**WORK TO BE COMPLETED**:
Quote exactly, and only, the lines of the material below from the line with "Recreate this object" through the line with "from mathutils import Euler, Matrix, Vector".

**DATA PROVIDED**:
>> Start

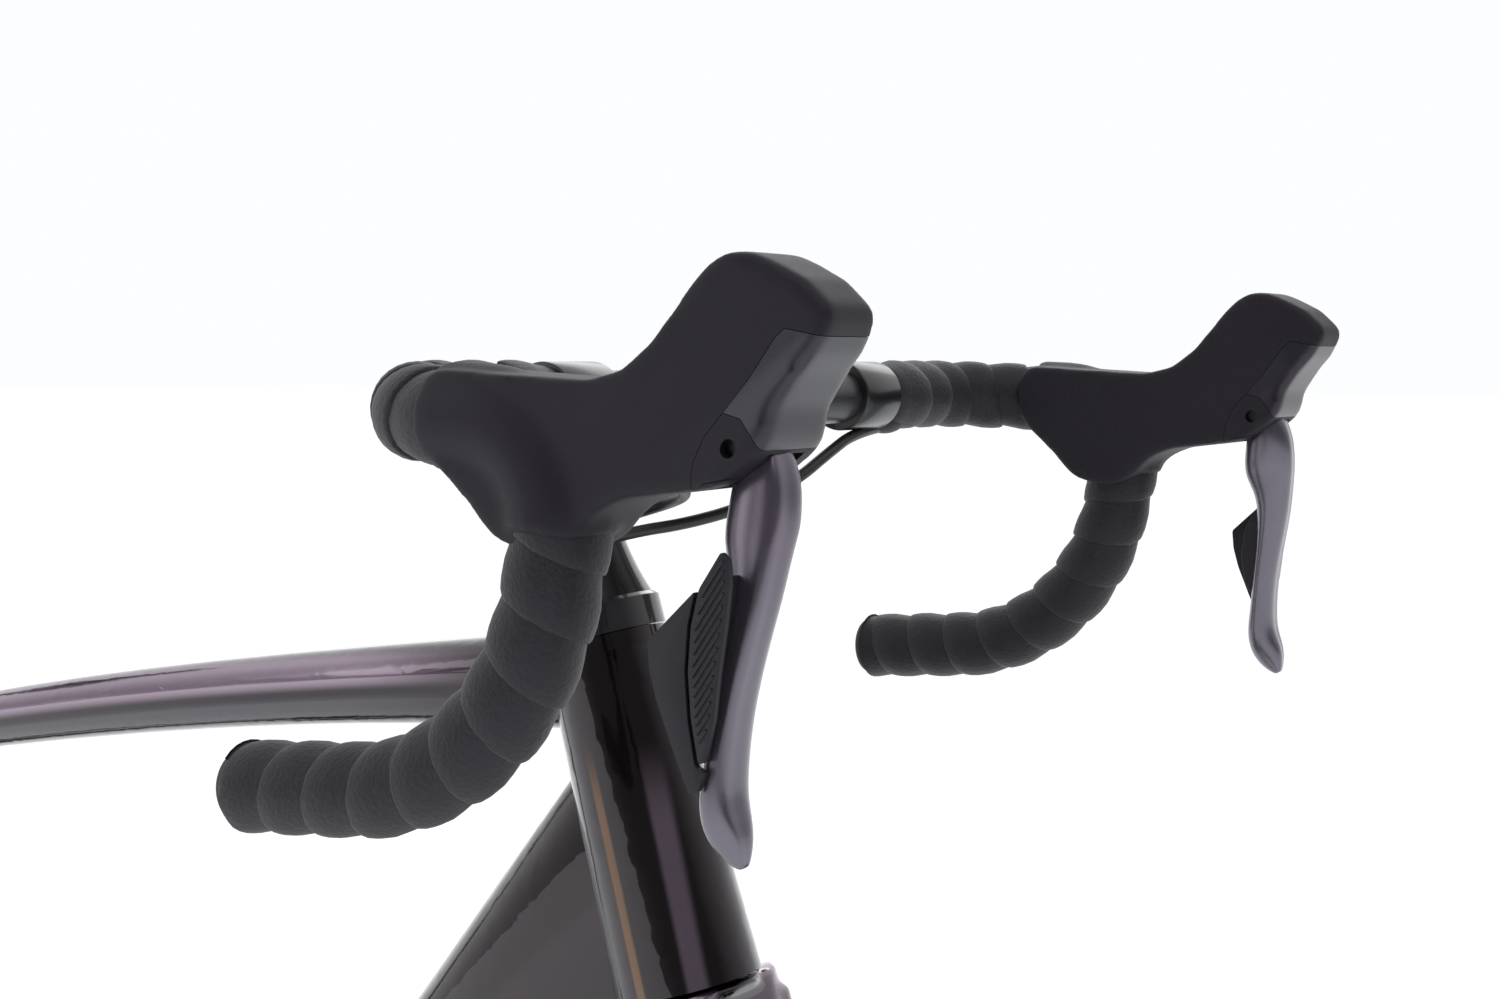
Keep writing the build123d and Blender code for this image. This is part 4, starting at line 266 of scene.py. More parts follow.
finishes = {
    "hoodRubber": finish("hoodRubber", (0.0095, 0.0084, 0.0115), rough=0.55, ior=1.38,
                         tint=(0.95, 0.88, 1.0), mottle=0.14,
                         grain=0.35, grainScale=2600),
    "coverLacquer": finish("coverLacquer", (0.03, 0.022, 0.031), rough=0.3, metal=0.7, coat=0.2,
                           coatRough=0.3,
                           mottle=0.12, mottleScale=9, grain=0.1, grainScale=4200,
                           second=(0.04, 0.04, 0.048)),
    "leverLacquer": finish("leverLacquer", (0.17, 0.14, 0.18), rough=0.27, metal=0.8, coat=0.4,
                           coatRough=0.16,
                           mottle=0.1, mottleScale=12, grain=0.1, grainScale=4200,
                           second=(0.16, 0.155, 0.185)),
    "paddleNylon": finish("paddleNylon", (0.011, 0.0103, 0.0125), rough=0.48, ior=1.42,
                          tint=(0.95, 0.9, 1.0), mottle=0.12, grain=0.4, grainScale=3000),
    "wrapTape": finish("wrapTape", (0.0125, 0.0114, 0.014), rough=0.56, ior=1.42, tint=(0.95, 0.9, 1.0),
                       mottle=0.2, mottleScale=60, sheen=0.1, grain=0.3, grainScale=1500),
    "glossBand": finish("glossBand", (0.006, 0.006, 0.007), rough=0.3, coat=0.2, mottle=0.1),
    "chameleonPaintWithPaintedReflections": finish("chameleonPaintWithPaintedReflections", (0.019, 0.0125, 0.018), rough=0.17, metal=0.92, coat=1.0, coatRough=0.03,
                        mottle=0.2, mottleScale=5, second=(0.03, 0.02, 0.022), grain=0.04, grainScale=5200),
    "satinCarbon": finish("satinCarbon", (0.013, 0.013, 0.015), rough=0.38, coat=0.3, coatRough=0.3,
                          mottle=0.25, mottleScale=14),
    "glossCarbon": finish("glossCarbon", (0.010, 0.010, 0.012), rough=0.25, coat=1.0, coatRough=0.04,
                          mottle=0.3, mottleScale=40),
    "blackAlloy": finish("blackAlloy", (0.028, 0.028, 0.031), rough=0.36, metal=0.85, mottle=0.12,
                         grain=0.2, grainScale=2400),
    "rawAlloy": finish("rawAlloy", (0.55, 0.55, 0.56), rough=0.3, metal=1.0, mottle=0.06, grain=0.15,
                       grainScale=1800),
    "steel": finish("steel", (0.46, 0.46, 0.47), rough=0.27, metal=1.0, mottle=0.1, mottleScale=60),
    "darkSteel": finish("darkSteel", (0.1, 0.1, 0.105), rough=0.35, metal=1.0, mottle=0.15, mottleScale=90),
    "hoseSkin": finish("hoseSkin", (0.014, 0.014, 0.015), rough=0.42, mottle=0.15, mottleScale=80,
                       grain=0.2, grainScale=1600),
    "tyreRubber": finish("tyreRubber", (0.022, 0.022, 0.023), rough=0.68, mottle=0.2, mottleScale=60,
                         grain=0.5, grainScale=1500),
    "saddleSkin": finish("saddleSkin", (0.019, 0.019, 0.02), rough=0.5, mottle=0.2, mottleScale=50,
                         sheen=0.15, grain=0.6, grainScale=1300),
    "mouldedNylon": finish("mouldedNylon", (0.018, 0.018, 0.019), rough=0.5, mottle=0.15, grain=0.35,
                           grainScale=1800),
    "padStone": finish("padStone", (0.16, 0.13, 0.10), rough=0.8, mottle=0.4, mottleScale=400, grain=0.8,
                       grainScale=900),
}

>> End
>> Start

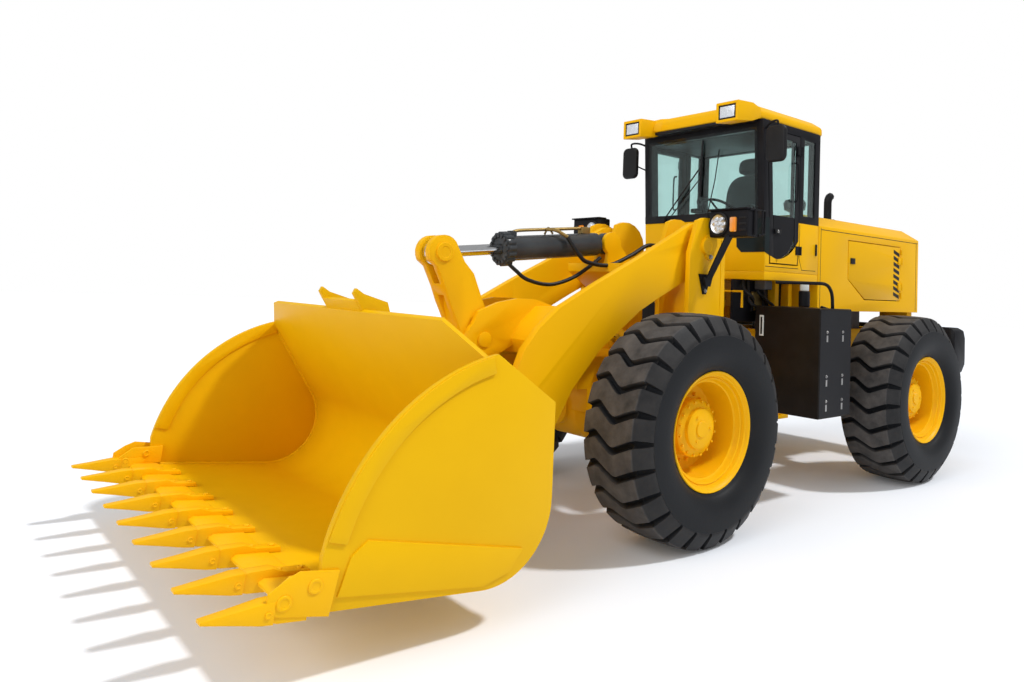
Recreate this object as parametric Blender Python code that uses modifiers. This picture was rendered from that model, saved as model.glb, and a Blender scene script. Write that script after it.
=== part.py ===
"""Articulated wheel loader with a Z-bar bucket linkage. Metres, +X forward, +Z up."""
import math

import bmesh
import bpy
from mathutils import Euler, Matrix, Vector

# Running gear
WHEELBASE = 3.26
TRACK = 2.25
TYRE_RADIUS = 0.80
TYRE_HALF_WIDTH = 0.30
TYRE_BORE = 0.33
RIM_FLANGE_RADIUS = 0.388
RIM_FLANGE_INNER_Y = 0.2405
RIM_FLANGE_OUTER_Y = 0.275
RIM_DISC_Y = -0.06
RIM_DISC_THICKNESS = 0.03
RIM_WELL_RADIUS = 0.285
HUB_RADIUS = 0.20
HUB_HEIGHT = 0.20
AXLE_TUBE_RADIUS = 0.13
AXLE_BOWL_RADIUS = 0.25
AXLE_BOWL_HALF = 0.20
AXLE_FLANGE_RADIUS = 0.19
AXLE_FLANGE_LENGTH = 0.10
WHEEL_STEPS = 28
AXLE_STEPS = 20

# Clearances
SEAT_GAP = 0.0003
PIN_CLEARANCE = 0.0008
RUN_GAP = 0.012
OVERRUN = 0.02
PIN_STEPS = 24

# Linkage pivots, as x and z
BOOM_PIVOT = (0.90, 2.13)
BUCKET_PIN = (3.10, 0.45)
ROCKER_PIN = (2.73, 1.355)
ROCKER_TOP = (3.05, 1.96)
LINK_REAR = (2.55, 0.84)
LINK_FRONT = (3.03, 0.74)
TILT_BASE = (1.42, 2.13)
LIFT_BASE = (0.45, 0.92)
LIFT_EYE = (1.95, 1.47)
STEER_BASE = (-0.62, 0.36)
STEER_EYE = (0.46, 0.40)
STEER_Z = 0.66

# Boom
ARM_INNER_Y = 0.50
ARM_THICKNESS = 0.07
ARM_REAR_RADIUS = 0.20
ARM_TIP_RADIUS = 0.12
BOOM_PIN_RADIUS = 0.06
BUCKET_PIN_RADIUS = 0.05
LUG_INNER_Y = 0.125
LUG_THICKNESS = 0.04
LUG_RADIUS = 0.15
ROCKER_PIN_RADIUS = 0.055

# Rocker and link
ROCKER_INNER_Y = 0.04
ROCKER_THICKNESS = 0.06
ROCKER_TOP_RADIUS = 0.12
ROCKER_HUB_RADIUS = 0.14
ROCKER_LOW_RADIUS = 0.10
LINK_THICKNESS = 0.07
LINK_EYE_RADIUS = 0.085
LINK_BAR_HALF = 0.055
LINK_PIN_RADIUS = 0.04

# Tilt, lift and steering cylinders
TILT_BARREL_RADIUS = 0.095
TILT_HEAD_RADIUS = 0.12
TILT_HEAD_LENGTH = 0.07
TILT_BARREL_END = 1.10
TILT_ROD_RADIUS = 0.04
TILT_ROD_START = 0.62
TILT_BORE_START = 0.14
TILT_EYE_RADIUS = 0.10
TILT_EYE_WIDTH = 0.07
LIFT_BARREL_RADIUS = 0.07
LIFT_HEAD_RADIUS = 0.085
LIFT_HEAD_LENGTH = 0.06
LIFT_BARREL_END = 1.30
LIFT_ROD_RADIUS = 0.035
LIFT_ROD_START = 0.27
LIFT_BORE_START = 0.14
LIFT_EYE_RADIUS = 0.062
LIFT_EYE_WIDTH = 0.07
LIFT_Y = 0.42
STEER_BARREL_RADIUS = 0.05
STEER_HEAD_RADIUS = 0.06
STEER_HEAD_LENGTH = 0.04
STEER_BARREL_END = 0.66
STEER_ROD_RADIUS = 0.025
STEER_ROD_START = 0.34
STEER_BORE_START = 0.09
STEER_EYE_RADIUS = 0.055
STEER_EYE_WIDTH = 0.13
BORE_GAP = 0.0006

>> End
>> Start

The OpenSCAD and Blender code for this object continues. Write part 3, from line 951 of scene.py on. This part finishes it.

>> End

**OUTPUT FOR THIS TASK**:
Recreate this object as parametric Blender Python code that uses modifiers. This picture was rendered from that model, saved as model.glb, and a Blender scene script. Write that script after it.
=== part.py ===
"""Articulated wheel loader with a Z-bar bucket linkage. Metres, +X forward, +Z up."""
import math

import bmesh
import bpy
from mathutils import Euler, Matrix, Vector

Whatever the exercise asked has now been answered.